The unguided utterances being made by some politicians on campaign and rally platforms as Ghana’s December 7 general elections draw nearer, Northern Women for Peace has appealed to Naa Dakpema, the chief of Tamale, to remind such politicians that people living with disabilities, the aged, women and children of Northern region are scared of the unknown eventualities before, during and after the December elections. “We are afraid because we will be the most affected should any unfortunate thing happens.”
Northern Women for Peace is a group of women traders in the Northern region who say they are very concerned about the peace of the country as the elections fast approach.
In her speech she delivered at Dakpema’s palace during the second peace march of her group, Sara Ajara Musah, President of Northern Women for Peace said; “We are scared because of the unguided utterances and the body language of some of the politicians being displayed publicly on campaign platforms and behind closed doors.”
Acknowledging that Ghana is a peaceful country, she encouraged Ghanaians to promote and sustain it especially in this crucial elections.
According to her, though the elections are competitive, Northern Region and Ghana must remain peaceful in this elections’ year because in every competition there are rules, so all political actors must play by the rules and the very laws that govern the country. She called on the presidential and parliamentary candidates and their supporters to play by the rules and accept the results as will be announced the Electoral Commission or they should use the appropriate means to seek redress.
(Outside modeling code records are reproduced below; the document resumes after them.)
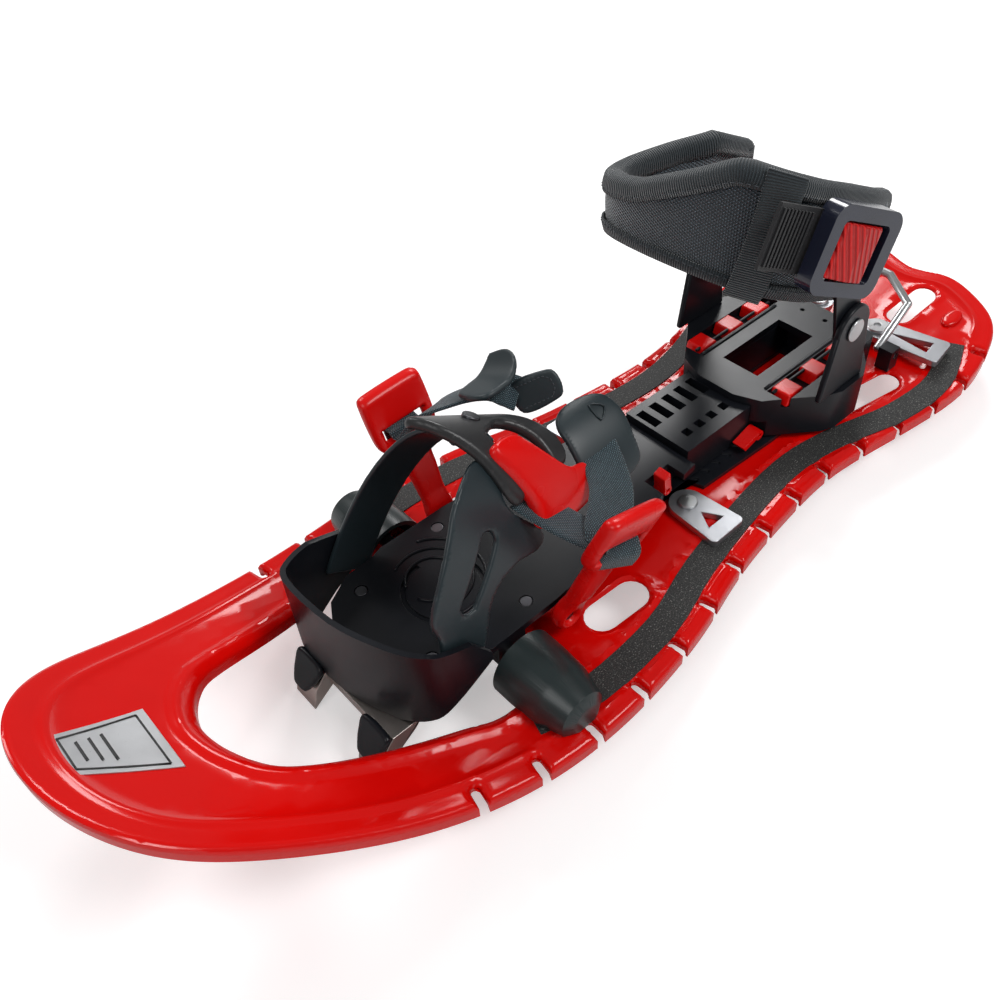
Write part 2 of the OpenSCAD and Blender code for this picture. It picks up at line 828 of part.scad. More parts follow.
deck_shell();
flex_stripe(1);  // flex_stripe_left
flex_stripe(-1);  // flex_stripe_right
nose_badge();
deck_pad();
pivot_axle();
pivot_cover(1);  // pivot_cover_left
mirror([0, 1, 0]) pivot_cover(1);  // pivot_cover_right
front_bracket();  // front_bracket_left
mirror([0, 1, 0]) front_bracket();  // front_bracket_right
rear_bracket();  // rear_bracket_left
mirror([0, 1, 0]) rear_bracket();  // rear_bracket_right
bracket_rivets();
deck_spikes();
bail_clips();
toe_plate();
toe_cup();
toe_claw();
toe_screws();
rail();
strap_arm(1);  // strap_arm_left
strap_arm(-1);  // strap_arm_right
hoop_plate();
arm_bolt();
lever_pin();
strap_saddle();
instep_pad();
webbing(1);  // webbing_left
webbing(-1);  // webbing_right
loop_rivets();
strap_loop(-16);  // loop_left
mirror([0, 1, 0]) strap_loop(4);  // loop_right
toe_lever();
rail_latch();
heel_plate();
heel_grips();
upright(1);  // upright_left
mirror([0, 1, 0]) upright(1);  // upright_right
heel_latch();
cuff_pins();
cuff_arm(1);  // cuff_arm_left
mirror([0, 1, 0]) cuff_arm(1);  // cuff_arm_right
cuff_pad();
ladder_strap();
ratchet_frame();
ratchet_pin();
ratchet_button();
heel_bail();
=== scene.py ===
"""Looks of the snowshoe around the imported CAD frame. Lengths are millimetres until a mesh is made."""
import json
import math

import bmesh
import bpy
import numpy as np
from mathutils import Matrix, Vector
from mathutils.geometry import delaunay_2d_cdt


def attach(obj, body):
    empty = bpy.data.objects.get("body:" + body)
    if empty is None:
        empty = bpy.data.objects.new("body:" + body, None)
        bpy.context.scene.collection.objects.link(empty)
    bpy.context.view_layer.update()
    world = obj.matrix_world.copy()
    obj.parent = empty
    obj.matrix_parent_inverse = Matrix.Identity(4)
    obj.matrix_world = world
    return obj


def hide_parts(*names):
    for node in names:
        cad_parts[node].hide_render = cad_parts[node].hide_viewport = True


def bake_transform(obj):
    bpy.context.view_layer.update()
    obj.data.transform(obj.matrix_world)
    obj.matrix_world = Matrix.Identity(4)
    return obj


MM = 0.001
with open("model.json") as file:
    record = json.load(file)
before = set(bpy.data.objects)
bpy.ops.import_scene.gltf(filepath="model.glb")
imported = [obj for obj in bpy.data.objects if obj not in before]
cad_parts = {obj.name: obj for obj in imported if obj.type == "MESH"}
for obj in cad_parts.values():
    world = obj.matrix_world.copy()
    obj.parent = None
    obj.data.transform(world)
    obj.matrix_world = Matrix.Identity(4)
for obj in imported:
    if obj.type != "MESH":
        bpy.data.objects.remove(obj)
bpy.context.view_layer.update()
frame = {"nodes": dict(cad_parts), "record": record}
nodes = frame["nodes"]
body_of = {n: b for b, names in frame["record"]["behaviour"]["bodies"].items() for n in names}


# ---------------------------------------------------------------- materials
M = {}      # finished materials by name


class Shader:
    """A node material with short calls for the nodes used here."""

    def __init__(self, name):
        self.name = name
        self.mat = bpy.data.materials.new(name)
        self.mat.use_nodes = True
        self.tree = self.mat.node_tree
        self.bsdf = self.tree.nodes["Principled BSDF"]
        self.coord = self.add("ShaderNodeTexCoord")

    def add(self, kind, **settings):
        node = self.tree.nodes.new(kind)
        for key, value in settings.items():
            setattr(node, key, value)
        return node

    def put(self, socket, value):
        if hasattr(value, "is_output"):
            self.tree.links.new(value, socket)
        else:
            socket.default_value = value

    def noise(self, scale, detail, stretch=None):
        node = self.add("ShaderNodeTexNoise")
        vector = self.coord.outputs["Object"]
        if stretch:
            mapping = self.add("ShaderNodeMapping")
            mapping.inputs["Scale"].default_value = stretch
            self.put(mapping.inputs["Vector"], vector)
            vector = mapping.outputs["Vector"]
        self.put(node.inputs["Vector"], vector)
        self.put(node.inputs["Scale"], scale)
        self.put(node.inputs["Detail"], detail)
        return node.outputs["Fac"]

    def math(self, operation, a, b=0.0):
        node = self.add("ShaderNodeMath", operation=operation)
        self.put(node.inputs[0], a)
        self.put(node.inputs[1], b)
        return node.outputs[0]

    def ramp(self, fac, stops):
        node = self.add("ShaderNodeValToRGB")
        elements = node.color_ramp.elements
        while len(elements) < len(stops):
            elements.new(0.5)
        for element, (place, colour) in zip(elements, stops):
            element.position = place
            element.color = (*colour, 1)
        self.put(node.inputs["Fac"], fac)
        return node.outputs["Color"]

    def between(self, fac, low, high):
        node = self.add("ShaderNodeMapRange")
        self.put(node.inputs["Value"], fac)
        self.put(node.inputs["To Min"], low)
        self.put(node.inputs["To Max"], high)
        return node.outputs["Result"]

    def bump(self, height, strength, distance, under=None):
        node = self.add("ShaderNodeBump")
        self.put(node.inputs["Height"], height)
        self.put(node.inputs["Strength"], strength)
        self.put(node.inputs["Distance"], distance)
        if under is not None:
            self.put(node.inputs["Normal"], under)
        return node.outputs["Normal"]

    def uv(self):
        split = self.add("ShaderNodeSeparateXYZ")
        self.put(split.inputs[0], self.coord.outputs["UV"])
        return split.outputs[0], split.outputs[1]

    def finish(self, colour, rough, normal=None, **extra):
        self.put(self.bsdf.inputs["Base Color"], colour)
        self.put(self.bsdf.inputs["Roughness"], rough)
        if normal is not None:
            self.put(self.bsdf.inputs["Normal"], normal)
        for key, value in extra.items():
            self.put(self.bsdf.inputs[key.replace("_", " ")], value)
        M[self.name] = self.mat


def shade(colour, factor):
    return tuple(c * factor for c in colour)


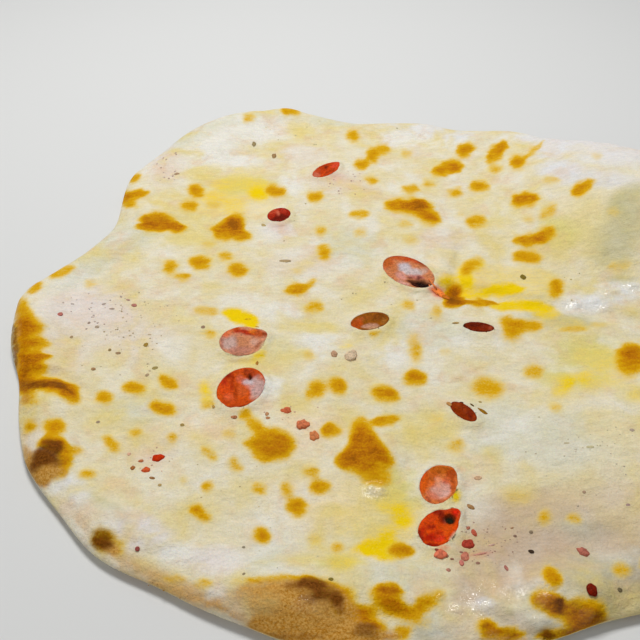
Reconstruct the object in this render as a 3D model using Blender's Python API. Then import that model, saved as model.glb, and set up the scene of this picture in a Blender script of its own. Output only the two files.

Madam Musah reechoed that election to public office is not a do and die affair, nor is it winning power at any cost. “It is not about character assassination or inciting some people against others. It is a contest of ideas and not about using hate speech or indecent language,” she further stated.
While reminding political parties to be careful about the things they say or do as the whole world is watching and looking up to Ghana as a beacon of democracy in Africa, she also entreated the security agencies, Electoral Commission of Ghana, the media and election observers to stick to the tenets of their professions and play their roles effectively to help consolidate the prevailing peace in the country.
She pledged her group’s role in contributing to peaceful elections and said they will continue to do their part by advising their husbands, children and colleagues on daily basis to avoid tendencies that can degenerate into electoral violence.